しかし、実際はフェクト・フォルガの中に僅かにあった博愛の精神であり、黒幕の一部ではあるが、純粋にカービィの仲間であるという珍しい立ち位置であった。
一部のファンの間では、博愛の心が原因で動きが鈍くなった所を当時の文明人に捕らえられたと考察する声もある。
小説版
記事冒頭の台詞は、角川つばさ文庫の小説版ではフェクト・フォルガがレオンを操って言わせたと明記されている。
もしそうならフォルガが自分で自分を美しいと賞賛した事になるのだが、公式で真相が未だに語られていないため、想像の域は出ない。

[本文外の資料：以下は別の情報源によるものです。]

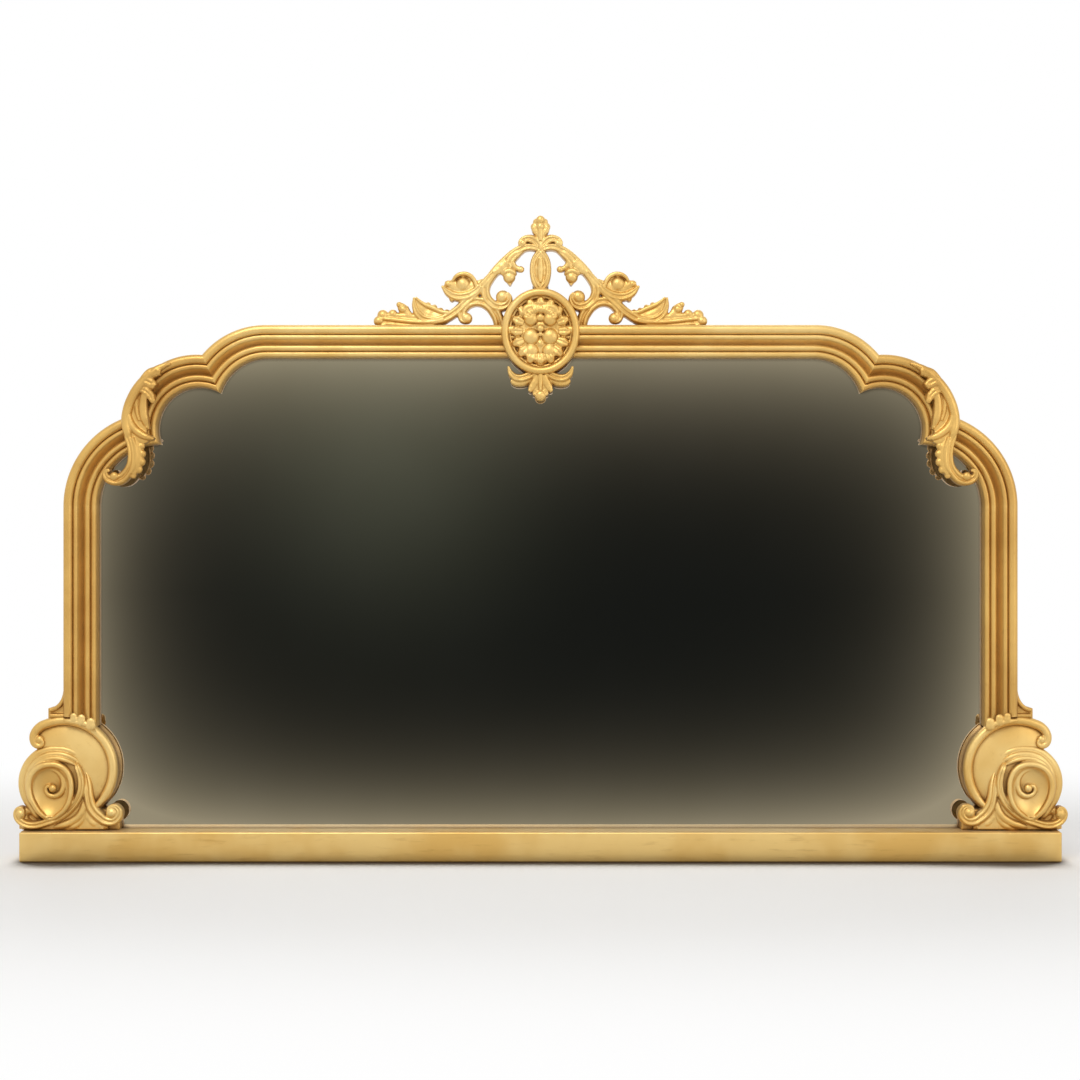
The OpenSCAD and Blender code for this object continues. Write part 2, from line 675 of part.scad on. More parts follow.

また本編とは違い、ラボ・ディスカバールを探索したメタナイトとデデデ大王によって当時の資料も発見された。
それによると、フェクト・フォルガは空間転移能力を使って星々に飛来し、その星のあらゆる生き物を食らって力を蓄えて完全体になろうとし、すべてを食らい尽くしたら他の星へ向かうことを繰り返していたことが判明した。
このことを知ったデデデは「究極の生物になったところで、周りに誰もいなくなったら意味がない」と呆れ、メタナイトは「侵略しなければ生きていられない存在なのだ。たとえ、全宇宙に自分しかいなくなっても」と推測。
デデデは「哀れなやつだ」と返し、フォルガが辿った自業自得ながら残酷な経緯についても「(極悪人とはいえ弱りきった生き物を自慢げに見世物にするなんてある意味)ID-F86よりタチの悪い連中」「(こんな危険な生物を処分せずに放置したから自分等が巻き込まれたんだという意味で)どうしようもないヤツら」と、少々の同情と批判の混じったコメントを続け、メタナイトは、せめてもの思いやりか、浮かれて忘れていたかと考察している。